Suburbs today are rife with such exclusionary zoning. As you can see in this map, the city of Madison, Mississippi, a suburb of Jackson, has 17 different kinds of zoning districts. Only one of those designations, R4, is for multi-family housing, and it’s allowed in less than 2 percent of the city.

This mandatory low density helps to maintain Madison’s racial and economic exclusivity. The numbers reveal stark differences between the neighboring cities: Madison is 92 percent non-Hispanic white, while the city of Jackson is 79 percent African-American. In Madison, the median household income is $109,873, and 2 percent of its residents live in poverty. In Jackson, the median is $33,000, and 30 percent live in poverty. Madison’s residents paid a median monthly rent including utilities of $1,238, according to the latest figures. Jackson’s residents paid $720.

zoning map Madison Mississippi

City of Madison

It’s a similar story across the country wherever you find wealthy, predominantly white suburbs from Oakland County, Michigan, outside of Detroit, to the San Francisco Bay Area.

Sometimes, suburbs pretend they’re promoting affordable housing while actually holding diversity at bay. Affluent towns create affordable housing for senior citizens or their own civil servants, like schoolteachers, so that they can take care of their existing community without letting any outsiders in.

“There are certain restrictions like having multi-family developments but only luxury housing; then you might have white residents able to live there but not African-Americans or Latinos,” says Elaine Gross, president of Erase Racism, an organization advocating for racial equity based in suburban Long Island, New York.

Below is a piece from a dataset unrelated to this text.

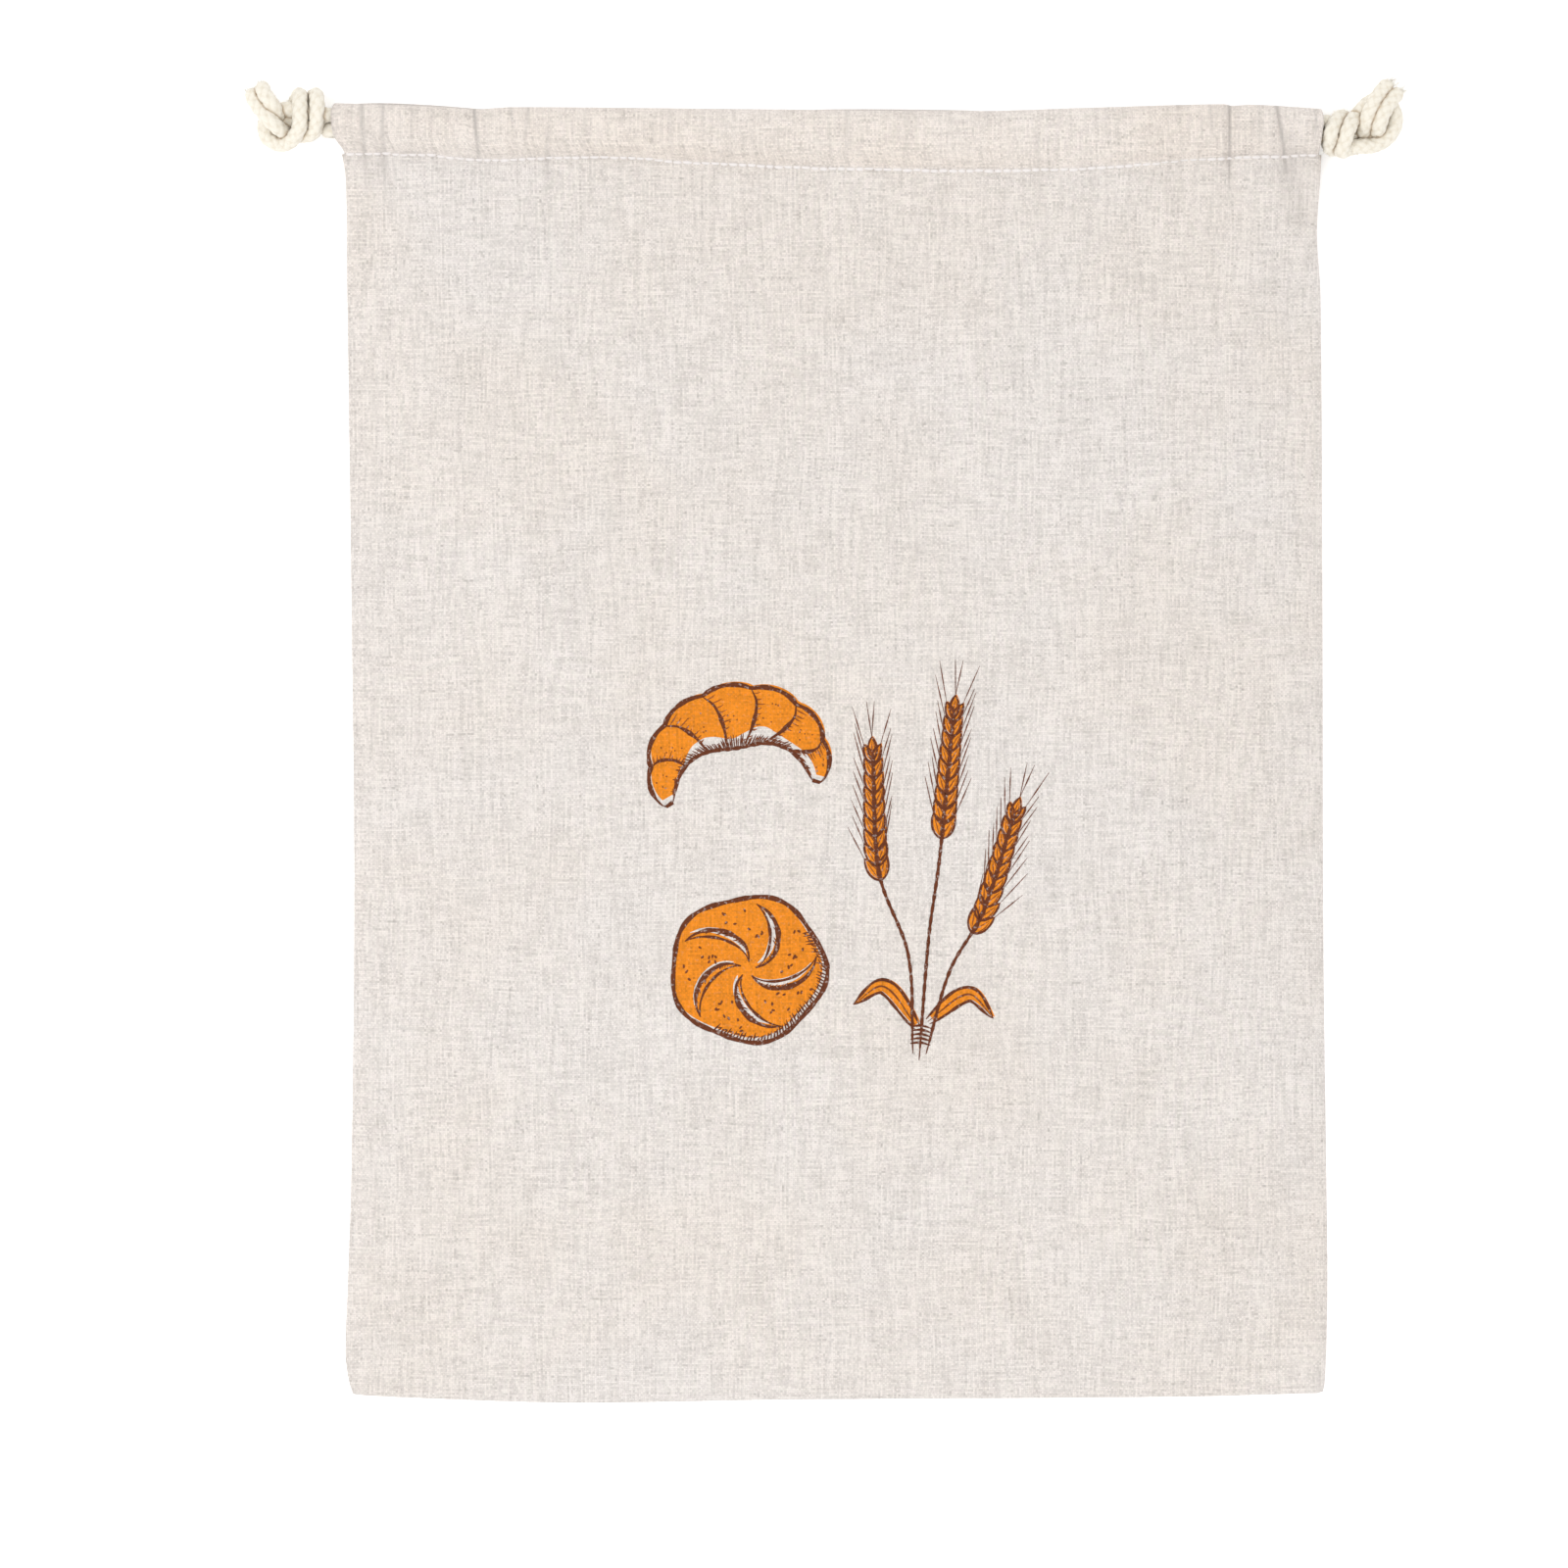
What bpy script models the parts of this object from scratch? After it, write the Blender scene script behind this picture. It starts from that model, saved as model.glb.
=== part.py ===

So if all these towns are breaking the law, why doesn’t the Obama administration just use its legal authority to force them to permit denser, more affordable housing?

The answer is that the Fair Housing Act doesn’t give the government much power to enforce the law.  A federal agency cannot send out inspectors to every town to issue fines for violations. The primary solution is to sue, which is time-consuming, expensive, and subject to the whims of judges — many of whom were appointed by conservatives.

Under most recent presidents, the Department of Justice has neglected this responsibility, leaving it up to civil rights organizations to sue in some of the most egregious cases. Under the Obama administration, the Department of Justice sometimes does step in. It’s suing the town of Oyster Bay, New York, for creating affordable housing programs that favor its residents, instead of supporting affordable housing for anyone. Since Oyster Bay is overwhelmingly white, the programs assure it will remain so.

But even Obama’s DOJ has been cautious. They are walking on eggshells politically: Get too aggressive, and they might trigger a backlash from suburban white swing voters, or a crusade to defund the civil rights division from the House Republican majority.

This city-by-city approach — challenging a county here and a town there — means there’s no sweeping, countrywide change.

“It’s going to be on a case-by-case basis,” says Thomas Silverstein, associate counsel at the Lawyers Committee for Civil Rights Under Law, an anti-discrimination non-profit. “They can’t sue every municipality that’s engaged in exclusionary zoning at once.”

What’s needed is a system-wide solution, such as strengthening the Fair Housing Act to give the feds broader enforcement powers. It’s impossible to imagine this happening with the current Congress, of course, and any effort by the federal government to claim more control over land use would lead to legal challenges.

“We have not just an historical norm that local governments control these processes, but it’s almost become like a culture of it,” says Silverstein. “People think of local control as the natural state of affairs.”

As the Obama administration has finally come to realize, however, the shortage of housing and its drag on our economy is a national problem, and so is housing segregation. It’s time we started working on a national solution.